By Jan Strupczewski
Brussels (Reuters) - Euro zone finance ministers will pile up pressure on Greece on Monday to fully implement planned budget deficit cuts so that the euro area would never have to deliver on its last week's pledge of support for Athens.
European Union leaders issued a statement on Thursday saying Greece had to do everything it could to reduce its budget gap of 12.7 percent of GDP to below the EU ceiling of 3 percent in 2012, including a 4 percentage point cut this year.
But leaders also said the euro zone would take determined and coordinated action, if needed, to safeguard financial stability in the euro area as a whole, sending a signal to markets that they would not let Greece default on its debt.
But the leaders did not specify what the euro zone could do to support Greece, if needed, which disappointed markets.

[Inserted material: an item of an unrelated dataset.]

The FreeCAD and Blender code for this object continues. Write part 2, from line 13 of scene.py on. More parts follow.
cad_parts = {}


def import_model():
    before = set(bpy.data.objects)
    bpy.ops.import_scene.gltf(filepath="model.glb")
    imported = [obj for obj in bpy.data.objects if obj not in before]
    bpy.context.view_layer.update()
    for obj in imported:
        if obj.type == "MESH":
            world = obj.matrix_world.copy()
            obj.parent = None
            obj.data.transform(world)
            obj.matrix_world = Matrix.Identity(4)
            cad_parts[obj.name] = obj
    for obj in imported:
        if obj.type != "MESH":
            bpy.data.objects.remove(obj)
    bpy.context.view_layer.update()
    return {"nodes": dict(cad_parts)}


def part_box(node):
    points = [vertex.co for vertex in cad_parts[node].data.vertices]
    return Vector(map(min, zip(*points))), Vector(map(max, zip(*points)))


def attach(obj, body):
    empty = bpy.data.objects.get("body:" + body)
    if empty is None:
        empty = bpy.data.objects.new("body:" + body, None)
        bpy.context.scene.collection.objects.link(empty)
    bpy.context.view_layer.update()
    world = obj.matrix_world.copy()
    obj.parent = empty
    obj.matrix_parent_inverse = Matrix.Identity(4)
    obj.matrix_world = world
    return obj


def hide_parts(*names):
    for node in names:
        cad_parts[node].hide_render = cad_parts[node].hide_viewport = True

The premium investors demanded to hold 10-year Greek government bonds rather than benchmark German Bunds rose sharply on Friday to 302 basis points, from 275 bps late on Thursday.
But euro zone officials were adamant the work must be done primarily by Greece rather than by the euro zone at this stage.

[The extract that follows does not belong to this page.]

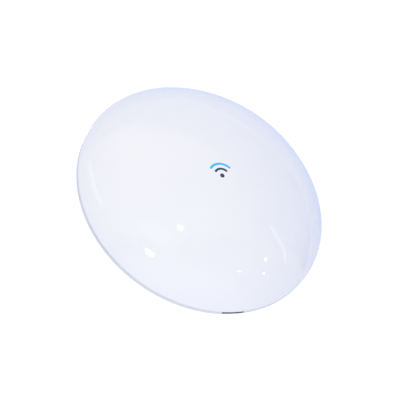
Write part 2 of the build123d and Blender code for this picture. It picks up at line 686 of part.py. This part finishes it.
def ball_mount():
    """Ball, stem and saddle, moulded in one piece. The saddle's hollow side lies against the mast."""
    saddle = upright(MAST_RADIUS + SADDLE_WALL, -SADDLE_HALF_HEIGHT, SADDLE_HALF_HEIGHT)
    saddle -= upright(MAST_RADIUS, -SADDLE_HALF_HEIGHT - 1, SADDLE_HALF_HEIGHT + 1)
    reach = 60.0
    spread = reach * tan(radians(SADDLE_HALF_ANGLE))
    sector = make_face(Polyline((0, 0, 0), (spread, 0, reach), (-spread, 0, reach), close=True))
    saddle &= extrude(sector, 40, both=True)
    saddle = fillet(saddle.edges(), SADDLE_ROUND)
    # Slots that the mast strap is threaded through.
    through = (MAST_RADIUS - 2, MAST_RADIUS + SADDLE_WALL + 3)
    for angle in (-STRAP_SLOT_ANGLE, STRAP_SLOT_ANGLE):
        saddle -= Rot(0, angle, 0) * block((-1.25, 1.25), (-7.2, 7.2), through)
    foot_z = MAST_RADIUS + SADDLE_WALL - 1.2
    stem = turned_polygon(
        (0, foot_z),
        (9.0, foot_z),
        (8.2, foot_z + 2.2),
        (STEM_RADIUS, foot_z + 4.2),
        (STEM_RADIUS, BALL_Z - 6),
        (0, BALL_Z - 6),
    )
    return saddle + stem + ball(BALL_RADIUS)


# ---- writing the parts --------------------------------------------------------------------------
PARTS = {
    "radome": radome,
    "rim_seal": rim_seal,
    "rear_shell": rear_shell,
    "reflector": reflector,
    "reflector_screws": reflector_screws,
    "feed_tube": feed_tube,
    "feed_board": feed_board,
    "feed_dipoles": feed_dipoles,
    "feed_cap": feed_cap,
    "sub_reflector": sub_reflector,
    "radio_housing": radio_housing,
    "housing_foot": housing_foot,
    "housing_gasket": housing_gasket,
    "housing_screws": housing_screws,
    "breather_vent": breather_vent,
    "id_label": id_label,
    "light_pipes": light_pipes,
    "port_cover": port_cover,
    "main_board": main_board,
    "board_screws": board_screws,
    "processor_can": lambda: shield_can("processor_can"),
    "radio_can": lambda: shield_can("radio_can"),
    "board_chips": board_chips,
    "power_parts": power_parts,
    "status_leds": status_leds,
    "jack_shield": jack_shield,
    "jack_body": jack_body,
    "jack_contacts": jack_contacts,
    "reset_switch": reset_switch,
    "reset_button": reset_button,
    "ball_seat": ball_seat,
    "collet_ring": collet_ring,
    "slip_ring": slip_ring,
    "lock_nut": lock_nut,
    "ball_mount": ball_mount,
}

os.makedirs("parts", exist_ok=True)
for name, make in PARTS.items():
    export_step(at_home(make()), f"parts/{name}.step")
print(f"dome height {DOME_HEIGHT:.2f}, apex at {APEX_Z:.2f}, shoulder arc {SHOULDER_ARC:.2f}")
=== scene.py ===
import json
import math

import bmesh
import bpy
from mathutils import Matrix, Vector


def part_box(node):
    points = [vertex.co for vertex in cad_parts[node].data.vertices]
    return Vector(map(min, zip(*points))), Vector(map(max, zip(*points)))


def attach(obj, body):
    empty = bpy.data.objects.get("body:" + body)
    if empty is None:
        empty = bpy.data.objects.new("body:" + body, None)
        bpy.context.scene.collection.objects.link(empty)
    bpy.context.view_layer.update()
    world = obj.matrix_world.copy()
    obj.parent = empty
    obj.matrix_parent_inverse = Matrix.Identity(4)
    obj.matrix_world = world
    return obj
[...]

"The key thing in the statement from the leaders is that Greece must do what it must do. If they do that, there will be no need for specific measures," one euro zone source involved in the preparations of the ministers meeting, the Eurogroup, said.

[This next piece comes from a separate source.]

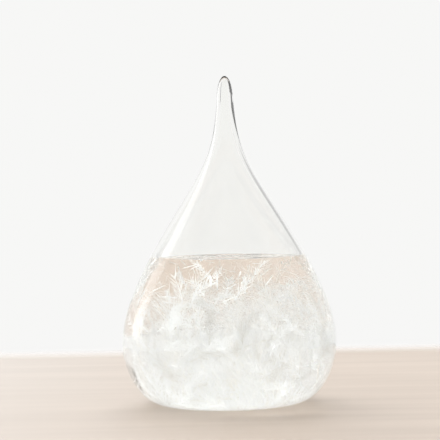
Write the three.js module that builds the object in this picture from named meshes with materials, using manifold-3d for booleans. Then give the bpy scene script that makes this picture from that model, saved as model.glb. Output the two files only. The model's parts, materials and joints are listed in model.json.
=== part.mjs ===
// Drop storm glass: a sealed teardrop of blown glass, nearly half full of a clear solution
// in which white feather crystals grow. Millimetres, +Z up, standing on the plane z = 0
// with the axis of the drop on the Z axis.
//
// The glass is a hollow shell whose neck is closed by a separate fused tip. The solution is one
// solid that fills the shell up to its level, and every crystal stands in a pocket of it.

import * as THREE from "three";
import { mergeVertices } from "three/addons/utils/BufferGeometryUtils.js";
import Module from "manifold-3d";

const wasm = await Module();
wasm.setup();

// ---------------------------------------------------------------- driving dimensions

const HEIGHT = 176;
const BELLY_RADIUS = 57.5; // the widest ring of the drop
const BELLY_HEIGHT = 32.8;
const SHOULDER_RADIUS = 26; // where the outline turns from bulging to hollow
const SHOULDER_HEIGHT = 105.2;
const SHOULDER_LEAN = 0.63; // radius lost for each millimetre of height there
const SHOULDER_RUN = 25; // how far the outline keeps that lean below the shoulder,
const FLARE_RUN = 24; // and above it
const NECK_RADIUS = 4.4;
const NECK_HEIGHT = 163.2; // where the neck begins to round off into the tip
const NECK_RUN = 28; // how far down from there the neck stays slender,
const NECK_FLARE = 2.1; // and how much it widens over that run

const FOOT_RADIUS = 34; // outer edge of the flat ring that the drop stands on
const FOOT_WIDTH = 8;
const FOOT_SWEEP = 16; // how far the base runs on flat before it turns up
const BELLY_SWEEP = 12; // how far the belly runs on upright below its widest ring,
const SHOULDER_SWEEP = 22; // and above it
const PUNT_HEIGHT = 1.2; // how far the middle of the base is hollowed

const WALL = 2;
const FLOOR_WALL = 3.6; // blown glass gathers in the base
const NECK_WALL = 2.5; // the neck is drawn out and thickens as it closes
const SEAL_HEIGHT = 172; // the rim of the neck, which the fused tip closes
const SEAL_THICKNESS = 2; // of the tip, over the middle of the bore
const TIP_TAPER = 0.2; // radius lost before the tip rounds off,
const TIP_RUN = 8.3; // and the height that takes

const LIQUID_LEVEL = 77.7;
const MENISCUS_RISE = 1.2;
const MENISCUS_WIDTH = 3;

const BED_RIM = 13; // height of the crystal bed at the wall
const BED_CROWN = 11; // and in the middle
const BED_LUMP = 1.1;

const GAP = 0.3; // between two neighbouring pieces
const SEGMENTS = 48; // of each turned piece

// ---------------------------------------------------------------- materials

const finish = (color, roughness, opacity) =>
  new THREE.MeshStandardMaterial({
    color,
    roughness,
    metalness: 0,
    opacity,
    transparent: opacity < 1,
  });
const glassFinish = finish(0xf1f6f3, 0.04, 0.3);
const liquidFinish = finish(0xefe9e1, 0.05, 0.4);
const crystalFinish = finish(0xf7f5f0, 0.45, 1);

// ---------------------------------------------------------------- solids

/** A closed three.js geometry as a solid that can be cut and joined. */
function solidOf(geometry) {
  const bare = geometry.clone();
  bare.deleteAttribute("normal");
  bare.deleteAttribute("uv");
  const merged = mergeVertices(bare, 1e-4);
  return new wasm.Manifold(
    new wasm.Mesh({
      numProp: 3,
      vertProperties: new Float32Array(merged.attributes.position.array),
      triVerts: new Uint32Array(merged.index.array),
    }),
  );
}

/** The surface of a solid as a three.js geometry. */
function geometryOf(solid) {
  const surface = solid.getMesh();
  const geometry = new THREE.BufferGeometry();
  geometry.setAttribute(
    "position",
    new THREE.BufferAttribute(surface.vertProperties, 3),
  );
  geometry.setIndex(new THREE.BufferAttribute(surface.triVerts, 1));
  geometry.computeVertexNormals();
  return geometry;
}

const at = (radius, height) => new THREE.Vector2(radius, height);

/** Turns a profile of (radius, height) points about the Z axis. */
function turned(profile) {
  return new THREE.LatheGeometry(profile, SEGMENTS).rotateX(Math.PI / 2);
}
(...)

"If they don't do that, there will be a show of determined and coordinated action, which is unspecified as yet," it said.
Such measures will not be discussed on Monday because it was too early, several euro zone sources said. Greece was still able to borrow money on the market and detailing rescue steps now would send a signal that the situation was critical already.
"The ministers are very reluctant to define anything ex-ante. When there is a problem, they will sit down and hammer it out in 30 minutes," a second euro zone source said.
Eurogroup Chairman Jean-Claude Juncker told the German Sueddeutsche Zeitung newspaper in an interview on Saturday there were instruments available for an intervention that could be used when necessary, but he would not name any at this stage.
On Monday and Tuesday, EU finance ministers will endorse the Greek deficit cutting plan which has already been approved by the European Commission, the EU executive arm.
They will also step up the 27-nation bloc's disciplinary budget procedure against Athens to the last stage before sanctions. If Athens does not take the action recommended by the ministers to cut the deficit over the next four months, the EU could fine it.
"There will be more pressure on Greece to deliver rather than more work in preparing the euro zone for a scenario that Greece fails to deliver," the first euro zone sourced said.
Sharp upward revisions to Greek deficit and debt figures last year led to ratings downgrades and sent yields soaring, denting investors' confidence in the country's ability to service its huge debt of more than 120 percent of GDP.
Greece has responded with a plan to cut its budget deficit below 3 percent by 2012 through various measures, including wage cuts and tax and pension reforms. But this sparked strikes from trade unions showing how politically difficult the plan was.
The growing market concern over Greece spilled over to other high-deficit euro zone countries like Spain and Portugal, which also have to borrow at a higher cost as a result.
Yet a poll published on Sunday showed that there was little political backing for a potential euro zone bailout of Greece.
The Emnid poll for Bild am Sonntag newspaper showed 53 percent of Germans said Greece should be thrown out of the euro zone if necessary and more than two-thirds opposed handing Athens billions of euros in credit.